The most striking difference between the two films is that some of the mystery is taken out of the story. Part of the appeal of the original is its enigmatic nature. It is odd enough having a vampire film set in snowy Sweden. And the Sweden of Let the Right On In is not the gleaming liberal democracy we might expect, but a land of run-down council estates and hopeless drunks. The plot itself explains little, but keeps the viewer guessing, wondering, and worrying. In the ending, when we can just about put the pieces together, the final revelation (which I won't divulge here) is chilling. But in Let Me In there is too much that is familiar, and too much that is revealed, early on and without ambiguity, to the audience. We are not trusted to wonder, and so we are simply shown what-is-what and who-is-who very early on the film.

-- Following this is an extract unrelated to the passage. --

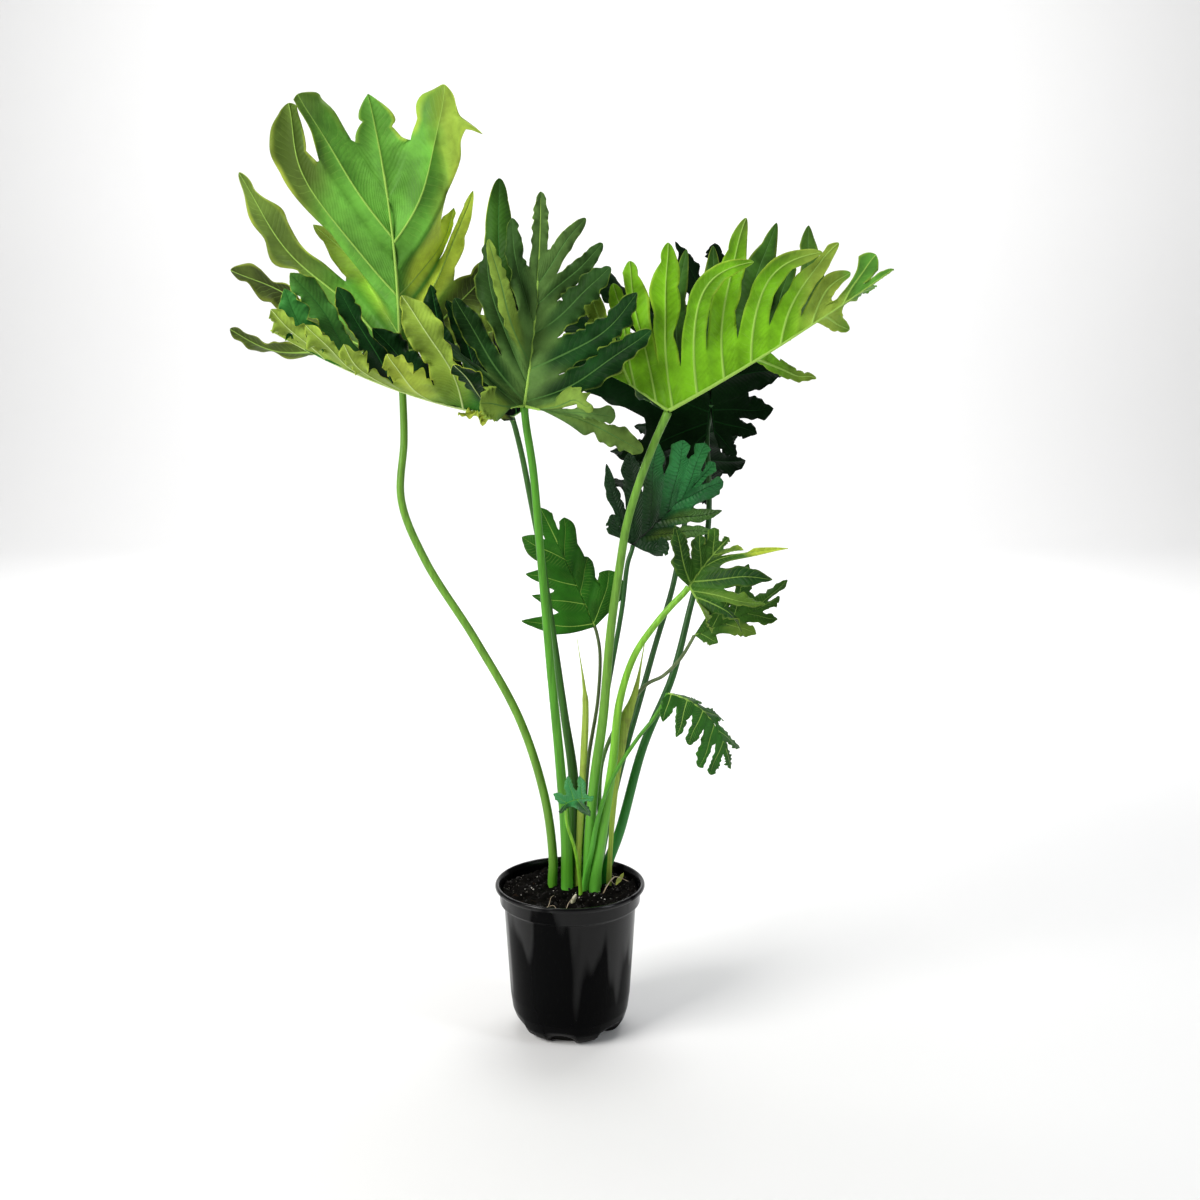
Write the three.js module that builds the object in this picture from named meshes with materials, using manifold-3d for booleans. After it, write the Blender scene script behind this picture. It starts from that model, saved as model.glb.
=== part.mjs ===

Thus, while the ending is very nearly the same, it is not a chilling revelation, and it has no resonance or impact.

Let Me In certainly isn't a laughably bad or disastrous re-working of Let the Right One In, but, apart from being very impressed with young Mr Smit-McPhee, I was left thinking the only reason to see the Hollywood film is that it is in English, and, if you have any tolerance for subtitles, that is no reason at all.